Ma perché non proporre invece un quesito di questo genere: “volete voi denunciare i trattati europei, sostenendo i costi della non-Europa?” A me sembra che anche questo sia un modo del tutto legittimo e più esaustivo di interrogarci sull’Europa. In questa maniera ci domanderemo seriamente se siamo disposti ad abbonare quella casa comune che ci garantisce benessere e pace da 60 anni. Se siamo disposti ad abbandonare le regole sulla tutela dei consumatori, della concorrenza, dell’ambiente, dell’educazione, della sanità, della ricerca, del sostegno all’agricoltura, della distribuzione di fondi strutturali di cui, ad esempio, Italia e Irlanda, hanno ampiamente usufruito negli ultimi 30 anni.
Forse saremmo meno sicuri anche su questioni a cui oggi risponderemo con un no secco. Ad esempio, l’abbandono della politica commerciale comune ci farebbe riacquistare la sospirata sovranità commerciale ma, Stati Uniti e Cina, invece che con il gigante Unione europea, si troverebbero a poter trattare con 27 nanetti (alcuni dei quali praticamente invisibili dal punto di vista economico) che giocano separatamente e contraddittoriamente. Un buon risultato?
Insomma a seconda della domanda che si pone ai cittadini, e del dibattito che ne segue, credo che l’esito di un referendum possa essere molto diverso e questo conferma la tesi che esso non è uno strumento idoneo per decidere su un tema complesso e articolato come l’Europa.

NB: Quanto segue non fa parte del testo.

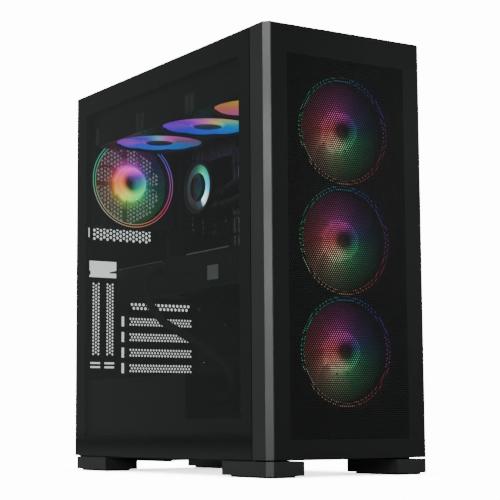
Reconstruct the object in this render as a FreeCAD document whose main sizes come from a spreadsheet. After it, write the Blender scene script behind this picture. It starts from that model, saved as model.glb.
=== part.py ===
import FreeCAD, Part
import math
import os
import re
import Sketcher

# Desktop computer tower, in millimetres.
# +Z is up, the front face looks along -Y and the glass side along -X.
# The origin is the middle of the footprint, on the surface that the feet stand on.

doc = FreeCAD.newDocument("computer_tower")
Vector = FreeCAD.Vector

# ---------------------------------------------------------------- driving sizes

SIZES = {
    # casing
    "case_width": 210,
    "case_depth": 450,
    "case_height": 480,
    "steel": 1,
    "foot_height": 17,
    "foot_width": 44,
    "front_foot_length": 92,
    "rear_foot_length": 85,
    "pad_height": 3,
    "pad_inset": 3,
    "panel_gap": 1,
    "bezel_depth": 31,
    "bezel_wall": 3,
    "bezel_chamfer": 6,
    "vent_side_border": 25,
    "vent_top_border": 30,
    "vent_bottom_border": 20,
    "rear_inset": 4,
    "glass_thickness": 4,
    "window_frame": 20,
    "top_cover_height": 16,
    "cable_space": 28,
    # expansion slots and the main board
    "shroud_height": 95,
    "slot_pitch": 20.32,
    "slot_length": 102,
    "board_above_shroud": 2,
    "board_height": 305,
    "board_depth": 244,
    "board_thickness": 1.6,
    "board_standoff": 6.5,
    "low_slot_above_board_edge": 15,
    # fans
    "fan_side": 120,
    "fan_depth": 25,
    "fan_bore": 56,
    "fan_hole_spacing": 105,
    "fan_hub": 20.5,
    "blade_tip": 54,
    "blade_count": 9,
    "shaft_radius": 1.5,
    "shaft_clearance": 0.05,
    "front_fan_lowest": 132.4,
    "rear_fan_x": -38,
    "rear_fan_z": 371.4,
    "radiator_height": 27,
    "radiator_tank": 17,
    "radiator_middle_y": 6,
    # cooler pump
    "pump_radius": 35.5,
    "pump_height": 46,
    "pump_y": 126,
    "pump_z": 360,
    "tube_radius": 6,
    # graphics card
    "card_length": 326,
    "card_height": 117,
    "card_cooler": 40,
    "card_fan_radius": 43,
    "card_fan_pitch": 93,
    "card_rear_gap": 28,
    # power supply
    "supply_width": 150,
    "supply_height": 86,
    "supply_length": 150,
    # controls
    "power_button_radius": 7,
    "reset_button_radius": 3,
    "button_clearance": 0.2,
    "button_travel": 1.5,
}

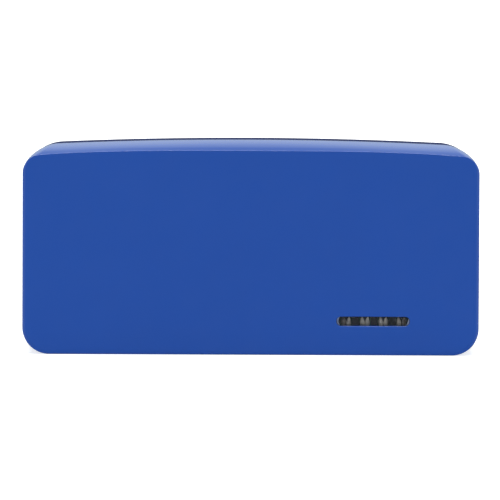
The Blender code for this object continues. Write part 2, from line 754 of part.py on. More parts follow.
# ---- self-tapping screws that hold the main board --------------------------------------------------
for i, (bx, bz) in enumerate(BOSSES, 1):
    screw = loft(
        f"board_screw_{i}",
        [
            along_y(circle(0.40, 20), bx, bz, -7.6),
            along_y(circle(0.70, 20), bx, bz, -7.1),
            along_y(circle(0.70, 20), bx, bz, PCB_Y1 + 0.04),
            along_y(circle(1.55, 20), bx, bz, PCB_Y1 + 0.04),
            along_y(circle(1.50, 20), bx, bz, PCB_Y1 + 0.55),
            along_y(circle(1.05, 20), bx, bz, PCB_Y1 + 0.95),
        ],
    )
    cross = boxes(
        f"cross_tool_{i}",
        [
            (bx - 0.75, bx + 0.75, PCB_Y1 + 0.50, PCB_Y1 + 1.3, bz - 0.14, bz + 0.14),
        ],
        tool=True,
    )
    cross_b = boxes(
        f"cross_tool_b_{i}",
        [
            (bx - 0.14, bx + 0.14, PCB_Y1 + 0.52, PCB_Y1 + 1.3, bz - 0.75, bz + 0.75),
        ],
        tool=True,
    )
    combine(screw, cross, "DIFFERENCE")
    combine(screw, cross_b, "DIFFERENCE")
    paint(screw, (0.55, 0.55, 0.55), metallic=1.0, rough=0.3)
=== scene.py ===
import json
import math

import bmesh
import bpy
from mathutils import Matrix, Vector


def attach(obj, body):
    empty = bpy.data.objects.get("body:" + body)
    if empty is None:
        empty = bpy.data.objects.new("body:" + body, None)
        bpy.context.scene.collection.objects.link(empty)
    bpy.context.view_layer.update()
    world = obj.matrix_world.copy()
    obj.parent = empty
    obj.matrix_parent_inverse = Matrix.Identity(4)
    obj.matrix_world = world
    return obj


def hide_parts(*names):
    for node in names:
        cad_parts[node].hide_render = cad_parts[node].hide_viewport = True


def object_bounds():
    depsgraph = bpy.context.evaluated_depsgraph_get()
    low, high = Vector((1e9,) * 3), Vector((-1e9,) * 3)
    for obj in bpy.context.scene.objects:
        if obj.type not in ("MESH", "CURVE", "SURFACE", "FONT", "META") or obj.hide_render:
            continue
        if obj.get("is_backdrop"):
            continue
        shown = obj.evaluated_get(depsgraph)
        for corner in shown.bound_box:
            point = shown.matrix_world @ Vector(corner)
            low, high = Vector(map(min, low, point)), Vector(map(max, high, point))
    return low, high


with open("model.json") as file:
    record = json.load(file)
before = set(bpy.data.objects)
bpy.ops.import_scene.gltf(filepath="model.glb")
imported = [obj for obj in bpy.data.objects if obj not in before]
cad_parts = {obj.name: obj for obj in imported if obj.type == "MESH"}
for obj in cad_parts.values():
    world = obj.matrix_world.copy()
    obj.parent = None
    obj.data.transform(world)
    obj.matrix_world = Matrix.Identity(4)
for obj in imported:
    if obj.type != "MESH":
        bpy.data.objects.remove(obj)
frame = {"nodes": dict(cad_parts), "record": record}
cad_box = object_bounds()

MM = 0.001

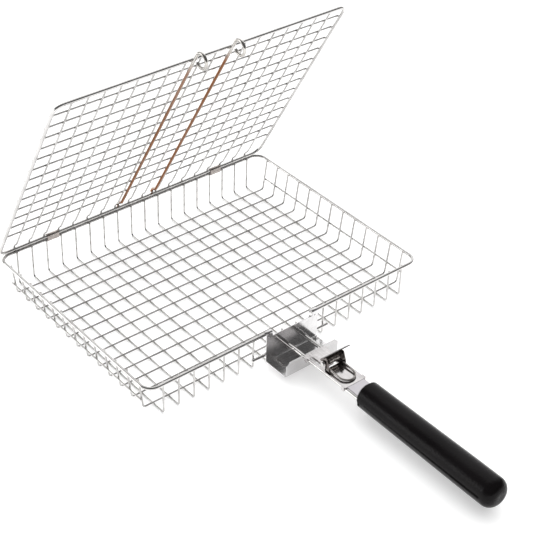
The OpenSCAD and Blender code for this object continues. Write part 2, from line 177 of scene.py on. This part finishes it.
def wire_steel(name, light, dark, rough, painted_reflection=False):
    """Polished stainless wire: bright, with cloudy handling marks and fine draw lines.

    With painted_reflection, a warm brown painted reflection lies in patches along its stem, least
    on its flanks.
    """
    s = Shade(name)
    clouds = s.noise(48, 4, 0.6)
    fine = s.noise(1100, 2, 0.5)
    specks = s.ramp(s.cells(620), [(0.05, 1.0), (0.12, 0.0)])
    tone = s.ramp(clouds, [(0.3, dark), (0.62, light)])
    tone = s.mix(s.math("MULTIPLY", specks, 0.35), tone, (0.22, 0.2, 0.18))
    if painted_reflection:
        # Painted reflection: warm brown patches on the stem, strongest where the rod faces square
        # to the view, faint on its flanks, which stay light
        patches = s.noise(30, 3, 0.55, s.scaled((1, 0.4, 0.4)))
        patches = s.ramp(patches, [(0.25, 0.75), (0.55, 1.0)])
        stem = s.remap(s.axis("Z"), 1.0, 0.0, *ROD_REFLECTION_TOP)
        core = s.ramp(s.facing(ROD_FLANK), [(0.5, 1.0), (0.85, 0.42)])
        rod_reflection = s.math("MULTIPLY", s.math("MULTIPLY", patches, stem), core)
        tone = s.mix(rod_reflection, tone, ROD_REFLECTION_TONE)
    s.set(Base_Color=tone, Metallic=1.0, IOR=2.6,
          Roughness=s.remap(s.blend(clouds, 0.6, fine, 0.4), *rough))
    s.bump(fine, 0.1, 0.00006)
    return s.mat


def sheet_steel(name, light, dark, along, rough=(0.14, 0.32), streak=0.16, dark_front=None):
    """Cold-rolled sheet with rolling lines along one axis, smudges and small scratches.

    It is darker, in smudged patches, in front of y = dark_front.
    """
    s = Shade(name)
    stretch = [2600.0, 2600.0, 2600.0]
    stretch[along] = 45.0
    lines = s.noise(1.0, 3, 0.65, s.scaled(tuple(stretch)))
    smudge = s.noise(70, 4, 0.6, distortion=0.4)
    scratch = s.noise(1.0, 2, 0.5, s.scaled((240, 1500, 1500), (0.2, 0.4, 0.6)), distortion=0.2)
    scratch = s.ramp(scratch, [(0.66, 0.0), (0.7, 1.0)])
    tone = s.ramp(s.blend(lines, 0.45, smudge, 0.55), [(0.32, dark), (0.66, light)])
    tone = s.mix(s.math("MULTIPLY", scratch, 0.4), tone, (0.86, 0.86, 0.85))
    if dark_front:
        front = s.remap(s.axis("Y"), 0.85, 0.0, dark_front, dark_front + DARK_FRONT_FADE)
        tone = s.mix(s.math("MULTIPLY", front, smudge), tone, (0.36, 0.35, 0.35))
    s.set(Base_Color=tone, Metallic=1.0, IOR=2.6,
          Roughness=s.remap(s.blend(lines, 0.5, smudge, 0.5), *rough))
    s.bump(s.math("SUBTRACT", lines, s.math("MULTIPLY", scratch, 0.6)), streak, 0.00006)
    return s.mat


def hard_steel(name, light, dark, rough=(0.2, 0.42)):
    """Spring steel, welds and screw heads: mottled, with small pits."""
    s = Shade(name)
    spots = s.noise(420, 4, 0.6)
    pits = s.ramp(s.cells(900), [(0.08, 0.0), (0.3, 1.0)])
    s.set(Base_Color=s.ramp(spots, [(0.3, dark), (0.7, light)]), Metallic=1.0, IOR=2.4,
          Roughness=s.remap(spots, *rough))
    s.bump(s.math("ADD", spots, s.math("MULTIPLY", pits, 0.5)), 0.15, 0.0001)
    return s.mat


def black_grip(name):
    """Black moulding: a leathery grain and fine stipple under a soft gloss, with faint scuffs."""
    s = Shade(name)
    stipple = s.cells(780)
    grain = s.noise(1500, 2, 0.6)
    leather = s.noise(620, 2, 0.6, distortion=0.4)
    waves = s.noise(34, 3, 0.5, s.scaled((1, 0.4, 1)))
    scuff = s.noise(1.0, 5, 0.7, s.scaled((900, 60, 900)), distortion=0.3)
    scuff = s.ramp(scuff, [(0.62, 0.0), (0.75, 1.0)])
    base = s.ramp(waves, [(0.35, (0.005, 0.0042, 0.0046)), (0.7, (0.009, 0.0078, 0.0083))])
    base = s.mix(s.math("MULTIPLY", scuff, 0.22), base, (0.04, 0.036, 0.038))
    s.set(Base_Color=base, Metallic=0.0, IOR=1.2,
          Roughness=s.remap(s.blend(waves, 0.7, scuff, 0.2), 0.07, 0.16))
    s.bump(s.math("ADD", s.blend(stipple, 0.5, grain, 0.3), leather), 0.8, 0.00022)
    return s.mat


# The bracket's lip and tongue lie in front of this, a little behind the strap's back end
LIP_BEHIND_STRAP = 0.004
lip_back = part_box("latch_strap")[1][1] + LIP_BEHIND_STRAP

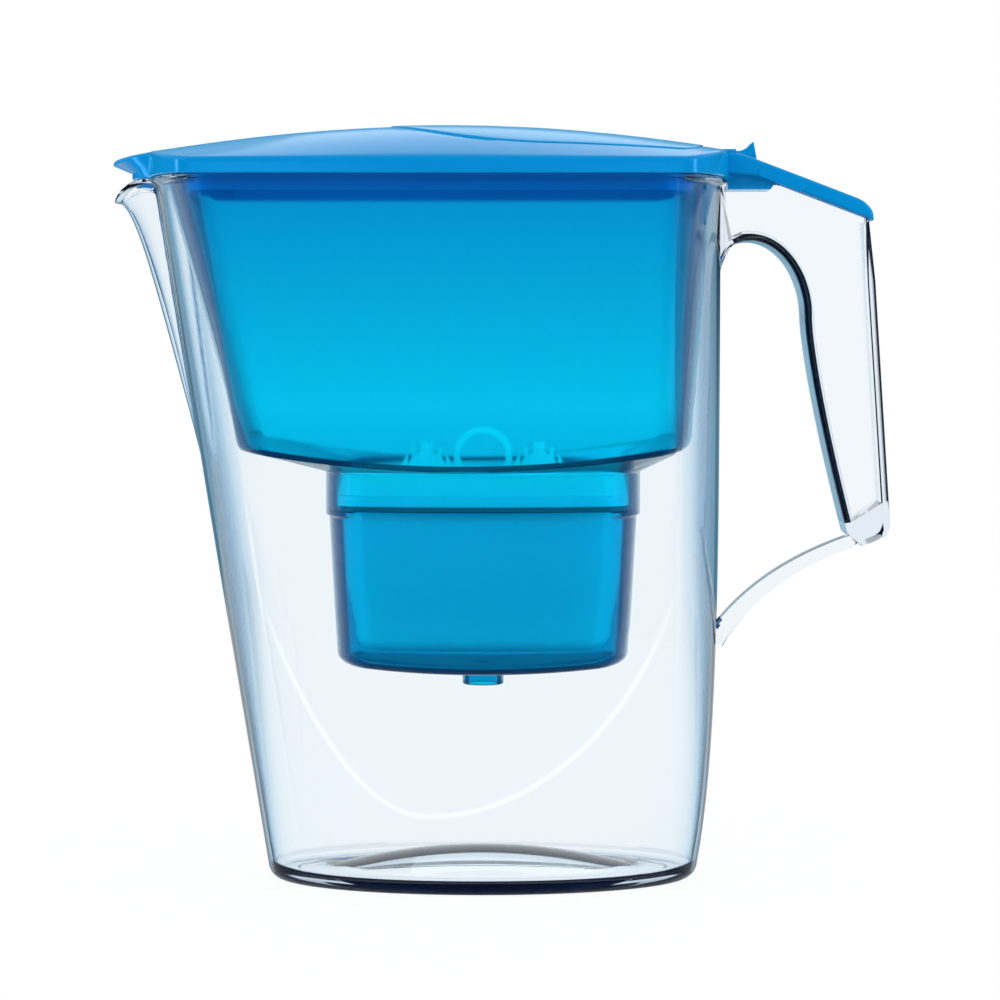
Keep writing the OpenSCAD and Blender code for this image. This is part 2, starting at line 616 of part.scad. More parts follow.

Su questo tema devono deliberare i Parlamenti, posto che questi sono eletti dai cittadini proprio con il compito di prendere decisioni tecnicamente complesse e politicamente delicate, e soprattutto lontano da suggestioni populiste.

Vengo alla critica sub B) secondo la quale in Europa le decisioni sono prese in maniera non democratica da euro-burocrati. Non è affatto così.
Come è (o dovrebbe essere) ampiamente noto, i grandi orientamenti politici europei sono decisi dal Consiglio di Capi di Stato e di Governo, dove siedono i responsabili politici degli Stati membri (per l’Italia, il nostro Primo Ministro). Tali orientamenti vengono tradotti in proposte dalla Commissione europea. Questo organo, peraltro nominato dai governi nazionali, è effettivamente quello in cui operano i c.d. euro-burocrati, ma il punto sta che esso non decide nulla in maniera definitiva. Affinché un atto di portata legislativa (regolamento o direttiva) sia adottato, occorre un doppio assenso alla proposta della Commissione: anzitutto è necessario il voto del Consiglio dei ministri degli Stati membri e successivamente occorre il voto positivo del Parlamento europeo. Se uno di questi due organi non è d’accordo, l’atto non entra in vigore.
I ministri che siedono nel Consiglio sono i componenti dei nostri governi e dunque sono soggetti al controllo e alla fiducia dei nostri parlamenti nazionali. Il Parlamento europeo lo eleggono direttamente i cittadini dei paesi europei in base alle singole leggi elettorali nazionali. Quest’ultimo, se il trattato di Lisbona entrerà in vigore, eleggerà il Presidente della Commissione.
In questo quadro, com’è possibile sostenere che qualcuno, a Bruxelles, magari un burocrate senza volto e senza mandato elettivo, decide per noi? Non è piuttosto vero che spetterebbe a noi essere più attenti a cosa fanno a Bruxelles i nostri governi, sostenuti dalle nostre maggioranze parlamentari? Ovvero chiedere conto ai parlamentari europei a cui abbiamo dato il voto? Ovvero tenere a mente, quando sentiamo i nostri politici dire “ce lo ordina Bruxelles”, che in realtà a Bruxelles quelle decisioni le hanno prese loro insieme ai governi degli altri Stati?
Certo, l’Europa ha bisogno di spiegarsi ai cittadini europei e questi hanno bisogno di interrogarsi sull’Europa. Il paradosso è che cittadini europei ed Europa sono la stessa cosa.